Some of the more organized boxes prior to file level processing

              Since there’s not money to digitize everything we had to make decisions.  Older photographs where the image could be identified were chosen because of their importance to the early history of the university. Even if the photograph was online in yearbooks or the campus newspaper, these early photographs will still be digitized.  The rationale is that a digital image from the original photograph would be clearer than one in a yearbook picture.  Attempts are being made not to digitize duplicate pictures, but this has proved difficult because the same picture may be in multiple files.  Portraits of significant university presidents, for example, can be found in various files.  One person working on a collection might catch duplication, but with multiple people helping it is impossible. I’m not sure how to avoid duplication given time and money constraints.  This is one area where we are still addressing, especially in terms of portraits.  Even if you avoid duplicates how many different portraits of one particular person do you need? If it was a faculty member there might be a portrait for every year they taught and that may have been years.  

             At first we started with everyone taking a box.  Each individual made the decision, which photographs were to be digitized, numbered them, and provided the metadata.  Progress was slow.  Currently we are approaching the problem like an assembly line.  One person, me, goes through each box, chooses the photographs to be digitized, numbers each item, and re-houses as necessary (most of the photographs are not in their own sleeves as they should be).  The next person is in charge of entering the metadata and making the final decision of what gets digitized.  Hopefully this will better address the duplication issue and allow the proper housing of the material.  We’ll see how fast it goes.  We have also decided to divide the collection in two, that is, not try to do it all at once.  We only have money for 1500 photographs and last count we were near a thousand.  Wish us luck.

Wednesday, March 5, 2014

Dealing with the Real World: Archival Processing Compromises



                        I’ve talked about original order and provenance before and noted that  problems result when these rules are ignored. Once collections are divided provenance can be lost.  Once original order is ignored, the organizational scheme of the creator is lost. Basically trying to recreate what was changed often takes too long and may cause more problems.  You must compromise.  For archivists the goal is to expedite processing to enable accessibility and gain intellectual control over the collection.  Even if you could undo well-intentioned destruction of original order budgetary constraints and time often provide limitations.  The collection that I am working on is a case in point.  It is photographs.  The collection arrived at the library from the Public Relations Office and the Alumni Association although it is not really clear who sent what. The original creator department is not known as the records have been passed around and stored hither and yon throughout the university.  So we don’t know who collected the photographs and we don’t know the organizational structure that was used because that’s been lost over time. Some of the photographs are numbered although exactly what the numbering means is not altogether clear. Some of the photographs arrived at the library when a building on campus was being renovated.  The rest came from a retiring staff member’s office.  Unfortunately she was a saver, but not particularly well organized.  Boxes from her office had little to no organization with photographs and unrelated papers mixed together.
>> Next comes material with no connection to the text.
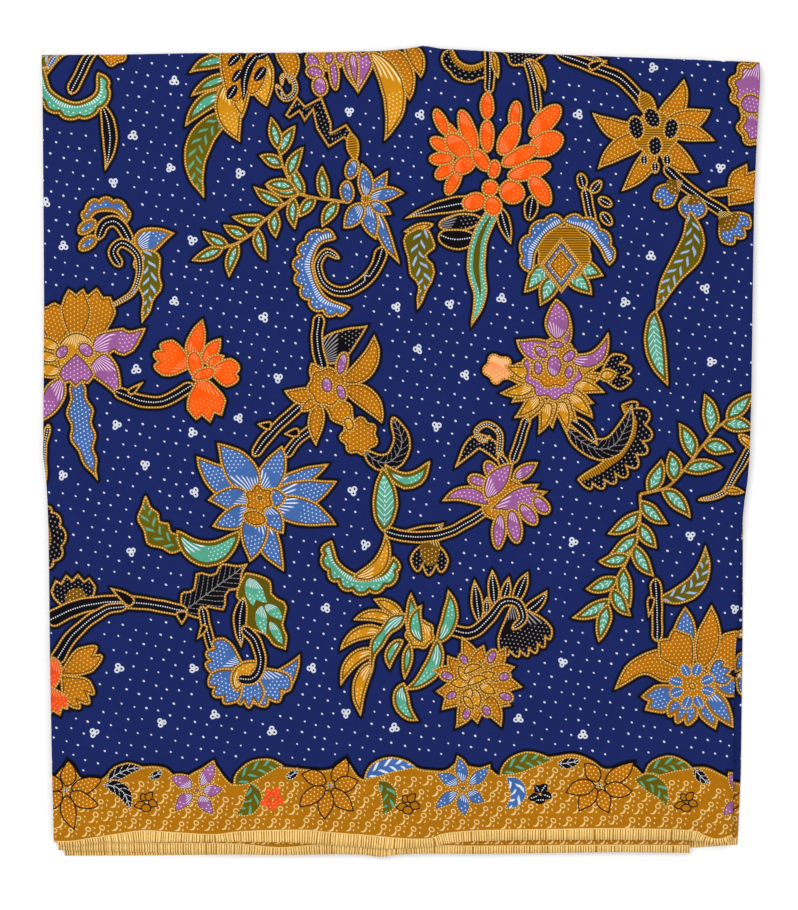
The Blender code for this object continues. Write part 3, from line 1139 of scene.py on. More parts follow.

An example of one of the smaller boxes of miscellaneous material

                        I spent the good part of a year trying to impose some order to the records and attempt to find any underlying order that might still exist.  First step was to accept that that the original order could not always either be determined or be restored.  The next was for the library to make some decision about what they would preserve and what they could not.  As we talked about before, not everything should and can saved.  Our problems were acaerbated when the archives had to be moved again because the room where they were housed was needed as a classroom. Time was short.  Did I mention that money was also limited particularly for archival storage material?  The best we could do were a few archival sleeves, but we did have archival folders and acid-free boxes.  It was a start towards preservation and organization, but definitely a compromise.

                        The first step in dealing with a collection like this is to do an appraisal and come up with a processing plan.  That required looking into each box and trying not to become too overwhelmed. No one had gone through the photographs to weed out those that were not particularly good. Most had no identification.  Some had been used in previous publications or appear to have been.  Some were professional photographs.  Some were simply candids  - some good and some bad. Did I mention that there are over 10,000 photographs not counting negatives and slides?  As part of the plan that was developed the library staff made some decisions of what to keep and what to discard.  For example, yearbook photographs were already digitized so they were not kept nor were poor photographs (out of focus, head chopped off, poor lighting, lots of pictures of unidentified Homecoming bonfires – that sort of thing). What organization that could be determined was kept.  For example, there was an entire box labeled “Social Clubs.” This became one of the sub-series under a series called “Students.”   Examples of the series developed include the following: Buildings; Athletics; and People.  People had sub-series of Faculty, Board of Trustees, and so forth.  Each series has files, such as early buildings or current buildings under the series “Buildings”; for the series "Athletics" the files are football or baseball, etc.).  These series seemed to have been part of the underlying order as best we could determine.

At least the outside box was labeled even if the photographs weren't
               The best way to approach a mess like this is one box at a time.  At least that’s what seemed to work for us.  I think that is the approach to use when sorting through papers at home too.  It’s easy to get overwhelmed.  We had one of an  emeritus professor help us with some identifications.  He wasn’t emeritus enough to be able to identify everyone, but it helped. The next step is digitization and that means item level numbering and metadata (information) and I hope best practice collection care. Oh help! Must remember one box at a time.